Emma Dante è una delle prime e delle più importanti voci di quel teatro del meridione che in questi anni ha mutato volto alla scena italiana. Il suo ingegno registico si è rivelato grazie a uno spettacolo che si intitolava, non a caso, mPalermu, vincitore nel 2001 del premio Scenario. Attraverso i concitati riti domestici di una famiglia palermitana che si prepara alla passeggiata domenicale, la Dante non rendeva soltanto omaggio alla sua città, ma trasformava il dialetto siciliano in una sorta di lingua franca della scena europea, faceva della sua terra uno spazio dell’anima, come la Brianza di Testori o la Polonia di Kantor, emblema di un Sud atavico, millenario, lacerato da squassanti contraddizioni, visto con sguardo insieme rabbioso e nostalgico.
Quel fortunato spettacolo d’esordio, nella sua poetica essenzialità, prefigurava in nuce tutte le componenti di quell’antropologia visionaria che ispira e caratterizza la drammaturgia della Dante, in primo luogo la famiglia, nucleo tribale di una società arcaica, feroce insieme di usanze e pregiudizi che dominano e schiacciano le individualità più deboli, come si coglie nell’atroce delitto d’onore di Carnezzeria, del 2002, nel desolato rapporto tra un padre intollerante e un figlio omosessuale in Mishelle di Sant’Oliva, del 2005, nella dolente solitudine del disabile mentale al centro del Festino, del 2007.

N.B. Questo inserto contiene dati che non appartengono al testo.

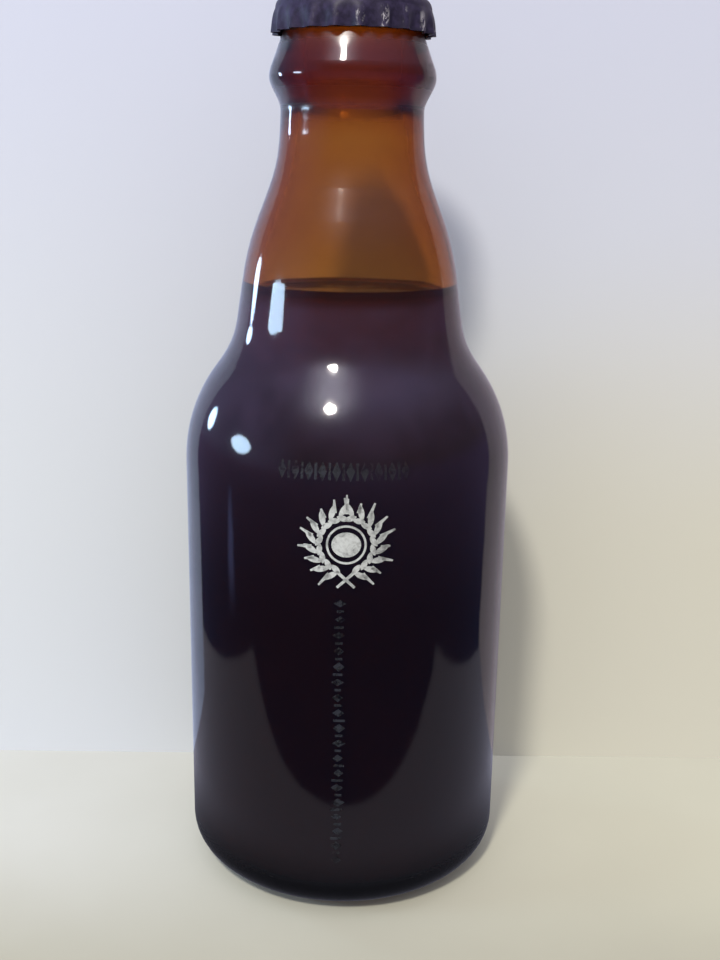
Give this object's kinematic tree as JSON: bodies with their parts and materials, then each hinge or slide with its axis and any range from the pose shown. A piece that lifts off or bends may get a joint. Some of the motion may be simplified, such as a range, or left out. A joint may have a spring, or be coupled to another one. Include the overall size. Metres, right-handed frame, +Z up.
{
  "type": "beer bottle",
  "caption": "Short amber glass beer bottle with rounded shoulders and a swelling neck, filled with dark beer and closed with a crown cap.",
  "frame": {"origin": "centre of the standing ring, at the lowest point of the base", "axes": "+Z up along the bottle's axis, towards the crown; -Y is the side with the printed emblem"},
  "size_m": [0.061, 0.061, 0.1617],
  "materials": {
    "amber_glass": "clear brown glass, fire polished",
    "dark_beer": "dark liquid",
    "lacquered_steel": "dark blue-black lacquer on pressed steel, scuffed",
    "white_enamel": "screen printed enamel, worn"
  },
  "bodies": {
    "root": {"glass_bottle": "amber_glass", "beer": "dark_beer", "crown_cap": "lacquered_steel"}
  },
  "joints": []
}
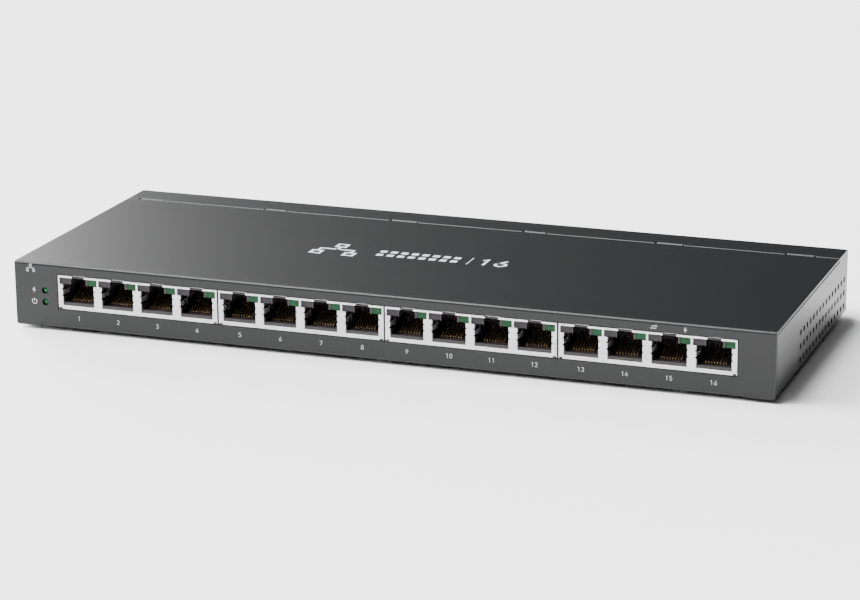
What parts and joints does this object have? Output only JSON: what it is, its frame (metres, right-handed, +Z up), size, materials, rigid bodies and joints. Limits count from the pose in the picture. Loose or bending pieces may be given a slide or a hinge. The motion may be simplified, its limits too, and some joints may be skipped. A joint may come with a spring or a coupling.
{
  "type": "desktop network switch",
  "caption": "Low flat steel desktop network switch with one front row of shielded modular sockets, lamps beside each latch, vented sides and a rear power inlet.",
  "frame": {"origin": "centre of the footprint on the plane the feet stand on", "axes": "+X to the right seen from the front, +Y from the socket face towards the rear, +Z up"},
  "size_m": [0.286, 0.1116, 0.0254],
  "materials": {
    "case_paint": "fine satin powder coat",
    "tinned_steel": "bright nickel plate",
    "socket_plastic": "moulded, matte",
    "gold_wire": "gold plated spring wire",
    "grey_lamp": "clear grey diffuser",
    "green_lamp": "green diffuser",
    "foot_rubber": "matte",
    "laminate": "solder mask",
    "screw_steel": "zinc plated",
    "post_steel": "plated",
    "film_sheet": "thin film",
    "chip_mould": "moulding compound",
    "heat_aluminium": "black anodised",
    "thermal_rubber": "soft pad",
    "can_aluminium": "bright can",
    "crystal_steel": "plated can",
    "ferrite": "pressed powder core",
    "ceramic_part": "fired ceramic"
  },
  "bodies": {
    "case": {"front_cover": "case_paint", "base_chassis": "case_paint", "foot_front_left": "foot_rubber", "foot_front_right": "foot_rubber", "foot_rear_left": "foot_rubber", "foot_rear_right": "foot_rubber", "cover_screws": "screw_steel", "board_screws": "screw_steel", "earth_screw": "screw_steel", "earth_washer": "screw_steel", "board_standoffs": "post_steel", "insulator_film": "film_sheet", "main_board": "laminate", "jack_housing_1": "socket_plastic", "jack_shield_1": "tinned_steel", "jack_housing_2": "socket_plastic", "jack_shield_2": "tinned_steel", "jack_housing_3": "socket_plastic", "jack_shield_3": "tinned_steel", "jack_housing_4": "socket_plastic", "jack_shield_4": "tinned_steel", "contact_tails": "gold_wire", "left_lamps": "grey_lamp", "right_lamps": "green_lamp", "status_lamps": "green_lamp", "status_lamp_holder": "socket_plastic", "inlet_body": "socket_plastic", "inlet_pin": "tinned_steel", "inlet_terminals": "tinned_steel", "switch_chip": "chip_mould", "power_controllers": "chip_mould", "transformer_modules": "chip_mould", "memory_chip": "chip_mould", "small_resistors": "chip_mould", "thermal_pad": "thermal_rubber", "heat_sink": "heat_aluminium", "inductors": "ferrite", "bulk_capacitors": "can_aluminium", "crystal": "crystal_steel", "small_capacitors": "ceramic_part"},
    "port_contacts_01_spring": {"port_contacts_01": "gold_wire"},
    "port_contacts_02_spring": {"port_contacts_02": "gold_wire"},
    "port_contacts_03_spring": {"port_contacts_03": "gold_wire"},
    "port_contacts_04_spring": {"port_contacts_04": "gold_wire"},
    "port_contacts_05_spring": {"port_contacts_05": "gold_wire"},
    "port_contacts_06_spring": {"port_contacts_06": "gold_wire"},
    "port_contacts_07_spring": {"port_contacts_07": "gold_wire"},
    "port_contacts_08_spring": {"port_contacts_08": "gold_wire"},
    "port_contacts_09_spring": {"port_contacts_09": "gold_wire"},
    "port_contacts_10_spring": {"port_contacts_10": "gold_wire"},
    "port_contacts_11_spring": {"port_contacts_11": "gold_wire"},
    "port_contacts_12_spring": {"port_contacts_12": "gold_wire"},
    "port_contacts_13_spring": {"port_contacts_13": "gold_wire"},
    "port_contacts_14_spring": {"port_contacts_14": "gold_wire"},
    "port_contacts_15_spring": {"port_contacts_15": "gold_wire"},
    "port_contacts_16_spring": {"port_contacts_16": "gold_wire"},
    "inlet_leaf_spring": {"inlet_leaf": "tinned_steel"}
  },
  "joints": [
    {"name": "port_01_contact_spring", "type": "hinge", "parent": "case", "child": "port_contacts_01_spring", "pos_m": [-0.1174, -0.05255, 0.0117], "axis": [1, 0, 0], "range_deg": [-10, 0], "stiffness_Nm_per_rad": 0.2},
    {"name": "port_02_contact_spring", "type": "hinge", "parent": "case", "child": "port_contacts_02_spring", "pos_m": [-0.1017, -0.05255, 0.0117], "axis": [1, 0, 0], "range_deg": [-10, 0], "stiffness_Nm_per_rad": 0.2},
    {"name": "port_03_contact_spring", "type": "hinge", "parent": "case", "child": "port_contacts_03_spring", "pos_m": [-0.086, -0.05255, 0.0117], "axis": [1, 0, 0], "range_deg": [-10, 0], "stiffness_Nm_per_rad": 0.2},
    {"name": "port_04_contact_spring", "type": "hinge", "parent": "case", "child": "port_contacts_04_spring", "pos_m": [-0.0703, -0.05255, 0.0117], "axis": [1, 0, 0], "range_deg": [-10, 0], "stiffness_Nm_per_rad": 0.2},
    {"name": "port_05_contact_spring", "type": "hinge", "parent": "case", "child": "port_contacts_05_spring", "pos_m": [-0.0535, -0.05255, 0.0117], "axis": [1, 0, 0], "range_deg": [-10, 0], "stiffness_Nm_per_rad": 0.2},
    {"name": "port_06_contact_spring", "type": "hinge", "parent": "case", "child": "port_contacts_06_spring", "pos_m": [-0.0378, -0.05255, 0.0117], "axis": [1, 0, 0], "range_deg": [-10, 0], "stiffness_Nm_per_rad": 0.2},
    {"name": "port_07_contact_spring", "type": "hinge", "parent": "case", "child": "port_contacts_07_spring", "pos_m": [-0.0221, -0.05255, 0.0117], "axis": [1, 0, 0], "range_deg": [-10, 0], "stiffness_Nm_per_rad": 0.2},
    {"name": "port_08_contact_spring", "type": "hinge", "parent": "case", "child": "port_contacts_08_spring", "pos_m": [-0.0064, -0.05255, 0.0117], "axis": [1, 0, 0], "range_deg": [-10, 0], "stiffness_Nm_per_rad": 0.2},
    {"name": "port_09_contact_spring", "type": "hinge", "parent": "case", "child": "port_contacts_09_spring", "pos_m": [0.0104, -0.05255, 0.0117], "axis": [1, 0, 0], "range_deg": [-10, 0], "stiffness_Nm_per_rad": 0.2},
    {"name": "port_10_contact_spring", "type": "hinge", "parent": "case", "child": "port_contacts_10_spring", "pos_m": [0.0261, -0.05255, 0.0117], "axis": [1, 0, 0], "range_deg": [-10, 0], "stiffness_Nm_per_rad": 0.2},
    {"name": "port_11_contact_spring", "type": "hinge", "parent": "case", "child": "port_contacts_11_spring", "pos_m": [0.0418, -0.05255, 0.0117], "axis": [1, 0, 0], "range_deg": [-10, 0], "stiffness_Nm_per_rad": 0.2},
    {"name": "port_12_contact_spring", "type": "hinge", "parent": "case", "child": "port_contacts_12_spring", "pos_m": [0.0575, -0.05255, 0.0117], "axis": [1, 0, 0], "range_deg": [-10, 0], "stiffness_Nm_per_rad": 0.2},
    {"name": "port_13_contact_spring", "type": "hinge", "parent": "case", "child": "port_contacts_13_spring", "pos_m": [0.0743, -0.05255, 0.0117], "axis": [1, 0, 0], "range_deg": [-10, 0], "stiffness_Nm_per_rad": 0.2},
    {"name": "port_14_contact_spring", "type": "hinge", "parent": "case", "child": "port_contacts_14_spring", "pos_m": [0.09, -0.05255, 0.0117], "axis": [1, 0, 0], "range_deg": [-10, 0], "stiffness_Nm_per_rad": 0.2},
    {"name": "port_15_contact_spring", "type": "hinge", "parent": "case", "child": "port_contacts_15_spring", "pos_m": [0.1057, -0.05255, 0.0117], "axis": [1, 0, 0], "range_deg": [-10, 0], "stiffness_Nm_per_rad": 0.2},
    {"name": "port_16_contact_spring", "type": "hinge", "parent": "case", "child": "port_contacts_16_spring", "pos_m": [0.1214, -0.05255, 0.0117], "axis": [1, 0, 0], "range_deg": [-10, 0], "stiffness_Nm_per_rad": 0.2},
    {"name": "inlet_leaf_spring", "type": "hinge", "parent": "case", "child": "inlet_leaf_spring", "pos_m": [-0.108, 0.04415, 0.01025], "axis": [1, 0, 0], "range_deg": [-5, 0], "stiffness_Nm_per_rad": 0.05}
  ]
}
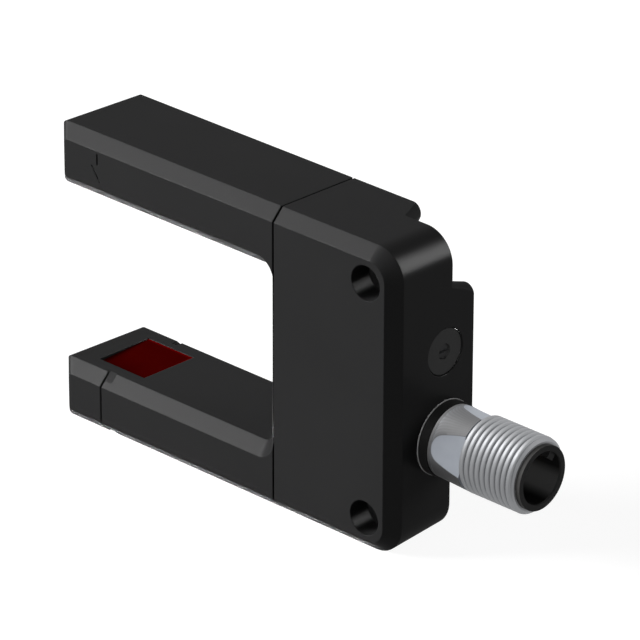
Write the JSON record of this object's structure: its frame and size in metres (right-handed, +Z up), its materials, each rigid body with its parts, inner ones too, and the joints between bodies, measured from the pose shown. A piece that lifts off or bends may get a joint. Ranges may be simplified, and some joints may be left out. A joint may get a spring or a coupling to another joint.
{
  "type": "fork sensor",
  "caption": "Photoelectric fork sensor: two arms with facing red windows on a flat body, with a screwdriver adjuster and a round threaded plug connector on the side.",
  "frame": {"origin": "midpoint between the two mounting holes, on the flat front face", "axes": "+X towards the connector, away from the fork tips, +Y from the front face to the back, +Z up along the line of the two mounting holes, towards the emitter arm"},
  "size_m": [0.0884, 0.0174, 0.05],
  "materials": {
    "board_green": "satin",
    "carrier_black": "satin",
    "chip_black": "matt",
    "collar_black": "satin",
    "diode_package": "satin",
    "disc_grey": "satin",
    "flex_amber": "satin",
    "gasket_grey": "matt",
    "holder_black": "matt",
    "housing_black": "fine satin",
    "lead_black": "satin",
    "lead_blue": "satin",
    "lead_brown": "satin",
    "lead_white": "satin",
    "lens_clear": "polished",
    "pin_gold": "gold plate",
    "rotor_dark": "satin",
    "seal_rubber": "matt",
    "sleeve_metal": "satin nickel plate",
    "socket_ivory": "matt",
    "trimmer_blue": "satin",
    "window_red": "polished"
  },
  "bodies": {
    "housing": {"adjuster_disc": "disc_grey", "adjuster_seal": "seal_rubber", "back_cover": "housing_black", "body_housing": "housing_black", "connector_collar": "collar_black", "connector_seal": "gasket_grey", "connector_sleeve": "sleeve_metal", "contact_carrier": "carrier_black", "contact_lead_1": "lead_brown", "contact_lead_2": "lead_white", "contact_lead_3": "lead_blue", "contact_lead_4": "lead_black", "contact_pin_1": "pin_gold", "contact_pin_2": "pin_gold", "contact_pin_3": "pin_gold", "contact_pin_4": "pin_gold", "emitter_board": "board_green", "emitter_diode": "diode_package", "emitter_flex": "flex_amber", "emitter_holder": "holder_black", "emitter_lens": "lens_clear", "emitter_socket": "socket_ivory", "emitter_window": "window_red", "lower_arm": "housing_black", "lower_tip_cap": "housing_black", "main_board": "board_green", "main_chip": "chip_black", "receiver_board": "board_green", "receiver_diode": "diode_package", "receiver_flex": "flex_amber", "receiver_holder": "holder_black", "receiver_lens": "lens_clear", "receiver_socket": "socket_ivory", "receiver_window": "window_red", "trimmer_body": "trimmer_blue", "trimmer_cover": "trimmer_blue", "upper_arm": "housing_black"},
    "rotor": {"adjuster_rotor": "rotor_dark"}
  },
  "joints": [
    {"name": "adjuster_turn", "type": "hinge", "parent": "housing", "child": "rotor", "pos_m": [0.0053, 0.0112, 0.006], "axis": [1, 0, 0], "range_deg": [-135, 135]}
  ]
}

Un altro motivo ricorrente, nel teatro della Dante, è quello di una religione incombente, oppressiva, scandita dai riti di una sacralità barbarica in cui convivono devozione bigotta ed eccessi pagani: questi aspetti si imponevano con particolare evidenza negli acri paradossi metafisici de La scimia, del 2004, tratto da un racconto di Tommaso Landolfi, ma anche in quella sua Medea incentrata sull’ossessione della maternità, riallestita due volte, nel 2004 e nel 2012, nel Castello della Zisa, seconda parte della Trilogia degli occhiali, del 2001, e persino nell’efferato potere matriarcale posto alla guida della mafia in Cani di bancata del 2006.
E poi c’è il lutto, c’è l’oscuro interscambio fra vita e morte che attraversa in vario modo tutti gli spettacoli della Dante, e deflagra con forza inaudita nello straziante Vita mia, del 2004, una dei suoi risultati più alti, per poi tornare nel recente Le sorelle Macaluso. C’è la riflessione, attualissima, sull’identità di genere, affrontata con felice estro inventivo ne Le pulle e in Operetta burlesca. E c’è infine l’inquieta rilettura delle favole per bambini.
Per quanto riguarda l’opera, nel 2009 si celebra la sua consacrazione con la chiamata ad allestire la Carmen di Bizet, spettacolo inaugurale della stagione del Teatro alla Scala. Nel 2012 realizza La muta di Portici all’Opéra-Comique di Parigi, nel 2014 Feuersnot di Strauss al Teatro Massimo di Palermo, dove lo scorso gennaio mette in scena Gisela! di Henze.
Nel 2008 pubblica il romanzo Via Castellana Bandiera, da cui ricava tre anni fa l’omonimo film presentato alla settantesima Mostra Internazionale d’Arte Cinematografica di Venezia.